L’herbe serait
plus verte ailleurs. Semble-t-il.
Il me
semble que le séjour ailleurs est plein d’émerveillement, que le retour au
bercail ne manque pas de s’accompagner quelquefois d’une pointe de malaise.
Il me
semble qu’ailleurs l’environnement constitue une préoccupation majeure, qu’ici
il ne constitue qu’un épiphénomène éclectique.
Il me
semble qu’ailleurs les conducteurs sont courtois, respectent le code, ne corrompent
jamais. Il me semble qu’ici ils sont bruyants, des modèles d’anarchie, des
exemples d’incivisme.
Il me
semble qu’ailleurs les gens parlent discrètement en public dans leur téléphone,
attendent patiemment leur tour, vous disent pardon lorsqu’ils vous
croisent sans même vous avoir effleuré, attendent que vous sortez de
l’ascenseur avant de le prendre. Il me semble qu’ici l’on hurle sa vie dans son
téléphone, l’on se précipite, tête baissée, pour passer en premier avant les
autres, occuper les premiers emplacements, sans prendre la peine de prononcer
un mot d’excuses.
Il me
semble qu’ailleurs ils expriment librement leurs opinions, manifestent
pacifiquement, sans crainte de menaces, de représailles, de procès d’intention
ou de justice.
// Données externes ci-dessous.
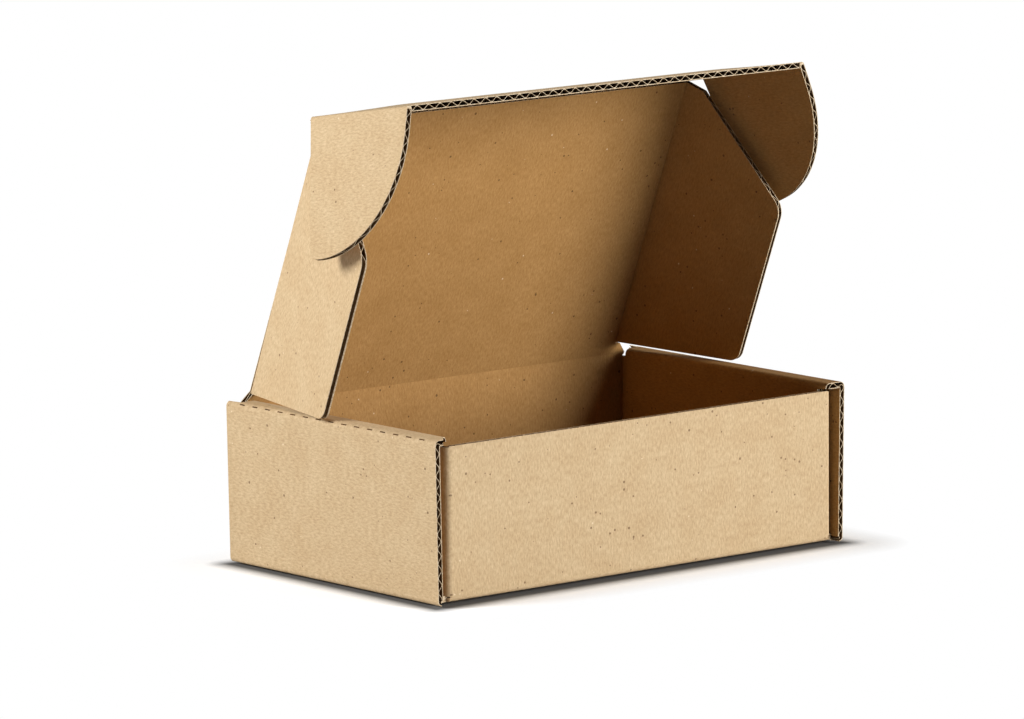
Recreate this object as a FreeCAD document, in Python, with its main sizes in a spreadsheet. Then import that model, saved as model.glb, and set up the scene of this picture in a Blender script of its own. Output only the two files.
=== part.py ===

Il me semble que s’exposer publiquement ici nécessite quelques précautions.
Il me
semble qu’ailleurs ils sont fiers de leur système politique, critiques envers
leurs politiques, qu’ici nous avons du mal à nous reconnaître dans le nôtre, sommes
profondément insatisfaits des nôtres.
Il me
semble qu’ailleurs les politiques ont des convictions, qu’ici ils ont des
ambitions.
Il me
semble qu’ailleurs les politiques sont à mille lieues de l’idée d’acheter les
voix des électeurs, que les électeurs s’indigneraient si d’aventure on leur
proposait de monnayer leurs voix, qu’ils ont le pouvoir de renvoyer leurs
mandataires avec un bulletin de vote. Il me semble qu’ici il est plus facile de
déplacer la chaîne de l’Atlas que de nettoyer les écuries électorales.
Il me
semble qu’ailleurs les administrations sont au service des administrés, qu’ici l’on
joue souvent le rôle du pigeon bon à être plumé par d’indélicats préposés au
service public.
Il me
semble qu’ailleurs une bonne idée a bien des chances de donner naissance à une
entreprise, qu’ici le meilleur projet doit connaître les affres du parcours du
combattant pour voir le jour.
Il me
semble qu’ailleurs ils ont plaisir à regarder leurs télévisions, qu’ici les
petites lucarnes font office de stupéfiants.
Il me
semble qu’ailleurs ils sont fiers de leurs réalisations, que leurs systèmes éducatifs
engendrent des citoyens productifs. Ici, il ne nous reste plus que les yeux
pour pleurer une école longtemps tombée en ruine.
Il me
semble qu’ailleurs ils n’ont nul besoin de visa pour parcourir le monde, qu’ici
il faut subir l’humiliation des files de la honte devant les consulats, sans
garantie d’obtenir le visa tant convoité.
Il me
semble qu’ailleurs les jeunes sont bien dans leur peau, bien dans leur pays,
qu’ici le pays n’arrive plus à retenir ses enfants qui veulent tous aller vivre
sous d’autres cieux.
Il me
semble qu’ailleurs les gens sont confiants dans l’avenir, qu’ici ils sont moroses,
désabusés.
Amère réalité,
ou simple impression ?
Verre à
moitié vide, ou verre à moitié plein ?
Vision
aigrie ou absence de réalisme ?
Refus de la
médiocrité, ou idéalisme excessif ?
Il me
semble que l’herbe est plus verte ailleurs.
Car, il y a
toujours un ailleurs où l’herbe est plus verte.
Bien qu’ici,
à y regarder de plus près, le pré possède tous les ingrédients pour que l’herbe
soit aussi verte qu’ailleurs… voire plus.